If you’re pregnant with a baby boy, you might be asking yourself, “Should I circumcise my son?” There’s much debate about the procedure, and in this article, I’ll share what I know and help you make an informed decision.
Why circumcision is popular in America
There is no evidence of when exactly circumcision began in the U.S. However the rise of circumcision in the US dates back to the late 1800s in part, due to the work and writings of an orthopedic surgeon named Dr. Lewis Sayre. He claimed to have healed one patient from paralysis of the legs by removing his foreskin, and went on to promote circumcision as a cure for other boyhood ailments. Other physicians performed circumcision to prevent masturbation, which was considered a dangerous practice at the time.
Amongst the world’s wealthiest nations, the U.S. has one of the highest male circumcision rates (the W.H.O. estimates that the circumcision rate in the states is 76-92%) and is the only country that routinely circumcizes infant boys in hospitals. However, a 2013 C.D.C. report that analyzed decades of hospital records found that the rate of circumcision dropped from about 65% in 1979 to about 58% in 2010. The percentage has likely dropped even more since 2010, but circumcision is still very popular and routinely performed in U.S. hospitals.
The American Academy of Pediatrics has been all over the place about whether or not they recommend circumcision. For decades the AAP recommended circumcision and cited research that suggests circumcision could reduce rates of sexually transmitted diseases, penile cancer, urinary tract infections, and slow the transmission of HIV. However, the AAP stated in their 1999 policy update that there’s no medical necessity for circumcision. In the AAP’s 2012 policy statement on circumcision, they argue that the medical benefits outweigh the risks, they don’t outright recommend the procedure. The 2012 AAP statement reads, “Although health benefits are not great enough to recommend routine circumcision for all male newborns, the benefits of circumcision are sufficient to justify access to this procedure for families choosing it.”

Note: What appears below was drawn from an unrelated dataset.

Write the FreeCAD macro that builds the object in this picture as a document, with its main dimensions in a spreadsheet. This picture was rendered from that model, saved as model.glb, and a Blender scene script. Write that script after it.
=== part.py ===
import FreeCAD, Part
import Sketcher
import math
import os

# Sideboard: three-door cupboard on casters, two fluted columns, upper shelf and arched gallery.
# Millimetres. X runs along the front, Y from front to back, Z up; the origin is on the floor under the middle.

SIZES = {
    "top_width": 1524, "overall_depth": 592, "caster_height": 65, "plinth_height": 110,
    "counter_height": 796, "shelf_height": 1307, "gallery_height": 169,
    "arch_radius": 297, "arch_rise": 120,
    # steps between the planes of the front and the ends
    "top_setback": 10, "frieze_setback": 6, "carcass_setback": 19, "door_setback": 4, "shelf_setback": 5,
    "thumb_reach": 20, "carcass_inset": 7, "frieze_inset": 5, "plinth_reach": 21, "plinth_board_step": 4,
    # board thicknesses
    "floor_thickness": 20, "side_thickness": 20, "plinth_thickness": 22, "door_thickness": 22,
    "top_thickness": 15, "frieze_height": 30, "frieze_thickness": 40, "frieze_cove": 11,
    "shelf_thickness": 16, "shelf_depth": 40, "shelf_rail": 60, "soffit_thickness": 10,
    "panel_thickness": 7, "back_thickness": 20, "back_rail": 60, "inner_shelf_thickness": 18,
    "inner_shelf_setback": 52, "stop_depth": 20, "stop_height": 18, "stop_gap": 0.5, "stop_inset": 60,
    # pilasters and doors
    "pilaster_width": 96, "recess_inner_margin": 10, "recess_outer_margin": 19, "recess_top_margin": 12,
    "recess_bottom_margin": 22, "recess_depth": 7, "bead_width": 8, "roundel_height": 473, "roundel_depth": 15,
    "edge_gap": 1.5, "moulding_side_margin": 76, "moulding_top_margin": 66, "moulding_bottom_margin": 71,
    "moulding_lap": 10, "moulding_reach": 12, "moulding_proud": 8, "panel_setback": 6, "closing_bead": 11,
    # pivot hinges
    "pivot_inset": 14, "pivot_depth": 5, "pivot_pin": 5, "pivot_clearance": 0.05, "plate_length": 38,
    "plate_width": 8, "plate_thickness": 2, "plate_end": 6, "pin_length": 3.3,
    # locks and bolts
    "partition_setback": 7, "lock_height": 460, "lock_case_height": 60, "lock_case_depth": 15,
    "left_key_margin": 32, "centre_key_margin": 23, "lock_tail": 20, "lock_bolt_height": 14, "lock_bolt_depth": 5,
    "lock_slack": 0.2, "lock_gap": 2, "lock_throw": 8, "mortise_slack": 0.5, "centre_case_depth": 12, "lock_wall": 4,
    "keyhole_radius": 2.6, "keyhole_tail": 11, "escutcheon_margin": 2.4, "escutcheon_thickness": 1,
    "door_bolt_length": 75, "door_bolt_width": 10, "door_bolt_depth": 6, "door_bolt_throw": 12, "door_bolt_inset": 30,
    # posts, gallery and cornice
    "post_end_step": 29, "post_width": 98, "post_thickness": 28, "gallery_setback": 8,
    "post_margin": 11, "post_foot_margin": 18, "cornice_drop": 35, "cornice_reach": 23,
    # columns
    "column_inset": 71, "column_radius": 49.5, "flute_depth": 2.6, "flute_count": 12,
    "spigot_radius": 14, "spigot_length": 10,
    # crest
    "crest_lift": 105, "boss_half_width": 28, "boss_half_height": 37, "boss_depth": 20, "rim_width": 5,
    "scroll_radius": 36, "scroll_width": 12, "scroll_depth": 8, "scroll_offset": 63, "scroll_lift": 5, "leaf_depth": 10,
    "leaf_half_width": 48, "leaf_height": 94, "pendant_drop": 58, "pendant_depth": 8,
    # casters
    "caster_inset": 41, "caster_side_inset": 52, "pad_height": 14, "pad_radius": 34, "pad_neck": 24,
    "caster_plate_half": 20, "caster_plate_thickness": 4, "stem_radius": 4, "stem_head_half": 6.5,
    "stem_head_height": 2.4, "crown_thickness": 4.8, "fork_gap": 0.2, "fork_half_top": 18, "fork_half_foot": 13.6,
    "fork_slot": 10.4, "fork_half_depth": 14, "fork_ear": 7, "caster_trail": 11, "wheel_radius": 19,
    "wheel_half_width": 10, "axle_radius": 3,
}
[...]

I was pregnant with my son in 2006 and if you’re pregnant with a boy now, you may be as confused as I was about whether or not to leave our son intact. So, I left the decision up to my husband (who was raised Christian and is circumcised). I asked him to do the research and consider the pros and cons of circumcision. Initially, he wanted our son circumcised so their penises would look the same, and so that our son wouldn’t get bullied for having an uncircumcised penis later in childhood. But after he did more research, he changed his mind, and we ultimately chose not to circumcise him. If we were religious Jews or Muslims who routinely practice circumcision on infant boys, I’m sure that decision would have been much harder.

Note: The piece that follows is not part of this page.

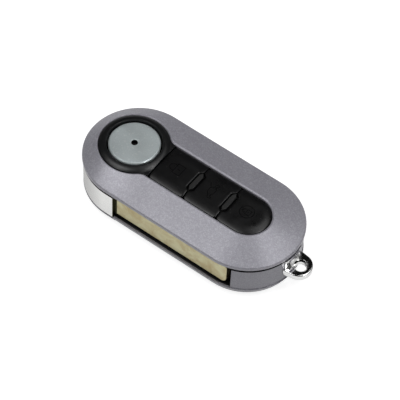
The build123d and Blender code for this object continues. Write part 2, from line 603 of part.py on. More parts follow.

Circumcision facts from around the world
- The U.S. is the only industrialized nation that routinely circumcises boys in hospitals.
- You must tell your attending pediatrician in the U.S. if you don’t want your son circumcised.
- In the Middle East where circumcision is a religious tradition promoted by Jews and Muslims, circumcision rates are about 95% in many countries.
- In Western Europe where circumcision is more controversial, circumcision rates are about 20%, including circumcisions for religious reasons.
- Holland denounced male circumcision in their 2010 statement
- Most developed nations have largely abandoned circumcision. Circumcision rates started to fall rapidly in the United Kingdom in the 1950s, in New Zealand in the 1960s, and in Canada in the 1990s.
- In many European countries, nonreligious circumcision is almost unheard of.
- About 1.5 percent of circumcised infants experience complications during the five years after the surgery. Bleeding and infection are the most common complications.
Should You Circumcise Your Baby?
Obviously, there is a heated debate about whether or not to circumcise our sons. It’s a really personal decision and I believe both parents should be involved. If you’re Jewish or Muslim, your decision may be made for religious reasons. But even if circumcision is routinely practiced in your culture, I would still question the necessity of the procedure and make an informed decision.
Based on my research, the leading reason boys are still circumcised in the US is for aesthetic reasons. Simply put, men want their son’s penises to look like theirs and don’t want their sons to be teased for looking different in the locker room. But with circumcision rates falling each decade in the US, I don’t think the bullying argument holds up. I’m guessing that currently, about half of American boys are intact, and half are circumcised. So if it’s really about 50-50, how could boys still be teased for being uncut?
Pros and Cons of Circumcision
Based on my research about male circumcision around the world, there are fewer pros than cons. Keep in mind that though I’m half Jewish, I’m not religious and didn’t have to consider family members’ opinions, which I know is a big deciding factor for some.
- If you’re a religious Jew or Muslim, you will please family members by maintaining the cultural tradition.
- There may be a lower chance of urinary tract infections, and sexually transmitted diseases (although this is still debatable).
- Your son’s and his father’s penises may look the same.
- If you’re a religious Jew or Muslim, you might upset some family members by breaking tradition.
- Whether the circumcision is performed by a Mohel or in the hospital, your son will have penile surgery when he’s less than 8 days old, only with a local anesthetic cream.
- Your son may be upset that he was circumcised later in life.
- He may also receive less sexual pleasure (although I’m not sure how research can measure that).